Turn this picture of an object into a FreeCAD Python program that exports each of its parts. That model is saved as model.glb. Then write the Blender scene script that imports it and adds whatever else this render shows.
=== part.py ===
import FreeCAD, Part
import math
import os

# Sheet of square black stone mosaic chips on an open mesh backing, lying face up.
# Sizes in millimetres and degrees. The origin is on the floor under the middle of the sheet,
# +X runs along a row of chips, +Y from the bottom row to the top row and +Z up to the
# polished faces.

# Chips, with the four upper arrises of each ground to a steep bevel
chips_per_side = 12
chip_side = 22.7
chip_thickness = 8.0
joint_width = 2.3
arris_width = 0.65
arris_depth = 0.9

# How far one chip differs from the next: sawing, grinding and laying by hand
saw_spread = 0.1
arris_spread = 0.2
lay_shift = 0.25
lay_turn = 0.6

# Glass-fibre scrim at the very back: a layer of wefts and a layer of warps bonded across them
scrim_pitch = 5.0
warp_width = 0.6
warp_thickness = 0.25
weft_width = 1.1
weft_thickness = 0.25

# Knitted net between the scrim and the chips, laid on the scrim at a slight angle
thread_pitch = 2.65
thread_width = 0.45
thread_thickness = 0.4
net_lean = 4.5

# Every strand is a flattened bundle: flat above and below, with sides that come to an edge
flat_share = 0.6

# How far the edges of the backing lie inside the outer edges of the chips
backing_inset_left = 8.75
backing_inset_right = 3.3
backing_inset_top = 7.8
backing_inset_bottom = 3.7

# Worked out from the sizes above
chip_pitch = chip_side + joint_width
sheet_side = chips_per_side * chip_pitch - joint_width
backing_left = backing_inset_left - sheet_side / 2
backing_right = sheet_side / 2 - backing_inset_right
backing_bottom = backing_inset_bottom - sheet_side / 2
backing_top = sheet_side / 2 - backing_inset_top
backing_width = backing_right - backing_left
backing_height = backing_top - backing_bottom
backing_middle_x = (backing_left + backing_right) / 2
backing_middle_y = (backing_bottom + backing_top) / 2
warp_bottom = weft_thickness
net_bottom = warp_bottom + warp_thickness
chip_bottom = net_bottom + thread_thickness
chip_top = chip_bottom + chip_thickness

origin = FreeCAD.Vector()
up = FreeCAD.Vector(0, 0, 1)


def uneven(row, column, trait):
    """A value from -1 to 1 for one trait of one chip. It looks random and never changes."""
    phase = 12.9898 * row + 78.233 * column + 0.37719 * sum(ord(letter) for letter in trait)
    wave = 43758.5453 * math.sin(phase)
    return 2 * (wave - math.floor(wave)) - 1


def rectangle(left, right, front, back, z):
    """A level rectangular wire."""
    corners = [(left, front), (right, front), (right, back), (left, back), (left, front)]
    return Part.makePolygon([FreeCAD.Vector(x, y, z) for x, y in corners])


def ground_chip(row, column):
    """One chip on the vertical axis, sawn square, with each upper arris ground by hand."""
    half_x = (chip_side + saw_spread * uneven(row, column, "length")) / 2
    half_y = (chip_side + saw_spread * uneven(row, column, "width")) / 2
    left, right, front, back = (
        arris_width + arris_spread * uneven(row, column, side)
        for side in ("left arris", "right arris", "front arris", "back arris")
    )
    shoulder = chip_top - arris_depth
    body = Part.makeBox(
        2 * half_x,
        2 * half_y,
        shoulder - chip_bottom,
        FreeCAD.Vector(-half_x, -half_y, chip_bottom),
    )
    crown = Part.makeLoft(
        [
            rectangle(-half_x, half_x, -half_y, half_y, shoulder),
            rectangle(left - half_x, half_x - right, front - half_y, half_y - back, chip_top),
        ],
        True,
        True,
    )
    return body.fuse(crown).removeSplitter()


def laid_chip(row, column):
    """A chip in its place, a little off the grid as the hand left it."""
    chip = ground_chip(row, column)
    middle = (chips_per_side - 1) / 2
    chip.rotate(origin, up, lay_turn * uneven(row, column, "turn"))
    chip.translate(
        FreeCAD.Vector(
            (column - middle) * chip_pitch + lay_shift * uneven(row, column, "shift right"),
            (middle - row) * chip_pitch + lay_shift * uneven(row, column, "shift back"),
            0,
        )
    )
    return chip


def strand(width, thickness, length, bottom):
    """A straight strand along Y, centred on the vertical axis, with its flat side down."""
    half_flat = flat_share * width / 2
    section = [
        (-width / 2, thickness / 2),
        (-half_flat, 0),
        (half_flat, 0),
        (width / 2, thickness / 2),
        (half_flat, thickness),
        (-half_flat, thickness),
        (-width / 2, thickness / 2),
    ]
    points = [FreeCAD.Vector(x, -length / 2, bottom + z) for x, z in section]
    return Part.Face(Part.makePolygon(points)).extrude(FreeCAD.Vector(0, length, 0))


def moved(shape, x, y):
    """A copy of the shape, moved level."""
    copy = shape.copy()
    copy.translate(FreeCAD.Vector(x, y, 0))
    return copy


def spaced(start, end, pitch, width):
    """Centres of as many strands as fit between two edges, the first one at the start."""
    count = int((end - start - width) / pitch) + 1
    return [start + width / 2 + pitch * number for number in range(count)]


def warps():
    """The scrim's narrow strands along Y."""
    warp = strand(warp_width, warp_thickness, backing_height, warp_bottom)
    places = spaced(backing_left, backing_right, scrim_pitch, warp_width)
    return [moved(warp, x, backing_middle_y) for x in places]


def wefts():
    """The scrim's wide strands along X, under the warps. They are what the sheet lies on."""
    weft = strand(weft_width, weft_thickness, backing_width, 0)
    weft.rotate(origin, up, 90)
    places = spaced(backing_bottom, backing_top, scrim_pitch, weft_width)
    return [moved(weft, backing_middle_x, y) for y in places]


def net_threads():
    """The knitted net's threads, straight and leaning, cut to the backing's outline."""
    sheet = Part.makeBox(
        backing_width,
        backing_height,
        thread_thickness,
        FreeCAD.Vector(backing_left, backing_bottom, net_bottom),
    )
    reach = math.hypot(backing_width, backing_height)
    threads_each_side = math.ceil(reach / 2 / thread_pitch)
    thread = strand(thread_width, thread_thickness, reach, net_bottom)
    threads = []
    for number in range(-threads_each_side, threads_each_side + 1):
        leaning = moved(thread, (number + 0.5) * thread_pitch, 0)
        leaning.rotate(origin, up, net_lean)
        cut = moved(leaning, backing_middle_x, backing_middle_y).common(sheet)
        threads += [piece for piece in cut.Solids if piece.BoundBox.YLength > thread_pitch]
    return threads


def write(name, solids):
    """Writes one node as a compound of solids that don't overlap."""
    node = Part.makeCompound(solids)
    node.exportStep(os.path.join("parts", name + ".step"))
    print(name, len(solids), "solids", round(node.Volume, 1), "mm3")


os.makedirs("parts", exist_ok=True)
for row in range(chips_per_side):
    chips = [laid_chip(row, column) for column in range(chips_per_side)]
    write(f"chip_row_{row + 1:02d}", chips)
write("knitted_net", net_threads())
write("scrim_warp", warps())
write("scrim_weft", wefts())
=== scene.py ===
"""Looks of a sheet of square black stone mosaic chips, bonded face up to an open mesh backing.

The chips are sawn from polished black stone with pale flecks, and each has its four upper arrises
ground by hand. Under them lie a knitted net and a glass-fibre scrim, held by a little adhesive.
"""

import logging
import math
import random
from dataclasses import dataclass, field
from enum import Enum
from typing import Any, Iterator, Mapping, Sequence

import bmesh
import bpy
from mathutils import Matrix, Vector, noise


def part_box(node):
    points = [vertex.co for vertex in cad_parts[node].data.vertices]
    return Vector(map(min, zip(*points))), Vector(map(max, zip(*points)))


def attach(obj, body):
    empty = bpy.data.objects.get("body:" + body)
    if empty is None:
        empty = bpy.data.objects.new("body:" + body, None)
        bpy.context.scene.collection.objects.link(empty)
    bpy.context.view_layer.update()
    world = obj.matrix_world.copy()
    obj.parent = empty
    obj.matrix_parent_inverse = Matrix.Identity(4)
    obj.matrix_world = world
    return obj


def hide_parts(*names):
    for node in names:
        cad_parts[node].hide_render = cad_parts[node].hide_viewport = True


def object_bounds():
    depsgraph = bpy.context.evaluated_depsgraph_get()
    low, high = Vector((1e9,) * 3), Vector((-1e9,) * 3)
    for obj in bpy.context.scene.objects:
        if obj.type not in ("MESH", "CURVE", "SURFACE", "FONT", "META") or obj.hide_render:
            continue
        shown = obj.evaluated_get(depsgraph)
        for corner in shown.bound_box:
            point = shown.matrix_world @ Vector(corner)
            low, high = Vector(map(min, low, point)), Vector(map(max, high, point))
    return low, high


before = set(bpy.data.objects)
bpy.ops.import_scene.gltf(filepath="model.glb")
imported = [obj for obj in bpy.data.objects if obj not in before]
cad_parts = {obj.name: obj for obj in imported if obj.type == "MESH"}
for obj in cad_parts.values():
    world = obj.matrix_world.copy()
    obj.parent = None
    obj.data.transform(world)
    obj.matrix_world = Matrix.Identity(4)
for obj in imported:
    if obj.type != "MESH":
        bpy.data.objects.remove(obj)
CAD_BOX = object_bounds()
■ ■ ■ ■
■ **SET TASK**
Extract and output the part that opens with the line containing "moved(leaning, backing_middle_x, backing_middle_y).common(sheet)" and closes with the line containing "if empty is", unchanged, ends included.

■ **FULL OUTPUT**
        cut = moved(leaning, backing_middle_x, backing_middle_y).common(sheet)
        threads += [piece for piece in cut.Solids if piece.BoundBox.YLength > thread_pitch]
    return threads


def write(name, solids):
    """Writes one node as a compound of solids that don't overlap."""
    node = Part.makeCompound(solids)
    node.exportStep(os.path.join("parts", name + ".step"))
    print(name, len(solids), "solids", round(node.Volume, 1), "mm3")


os.makedirs("parts", exist_ok=True)
for row in range(chips_per_side):
    chips = [laid_chip(row, column) for column in range(chips_per_side)]
    write(f"chip_row_{row + 1:02d}", chips)
write("knitted_net", net_threads())
write("scrim_warp", warps())
write("scrim_weft", wefts())
=== scene.py ===
"""Looks of a sheet of square black stone mosaic chips, bonded face up to an open mesh backing.

The chips are sawn from polished black stone with pale flecks, and each has its four upper arrises
ground by hand. Under them lie a knitted net and a glass-fibre scrim, held by a little adhesive.
"""

import logging
import math
import random
from dataclasses import dataclass, field
from enum import Enum
from typing import Any, Iterator, Mapping, Sequence

import bmesh
import bpy
from mathutils import Matrix, Vector, noise


def part_box(node):
    points = [vertex.co for vertex in cad_parts[node].data.vertices]
    return Vector(map(min, zip(*points))), Vector(map(max, zip(*points)))


def attach(obj, body):
    empty = bpy.data.objects.get("body:" + body)
    if empty is None:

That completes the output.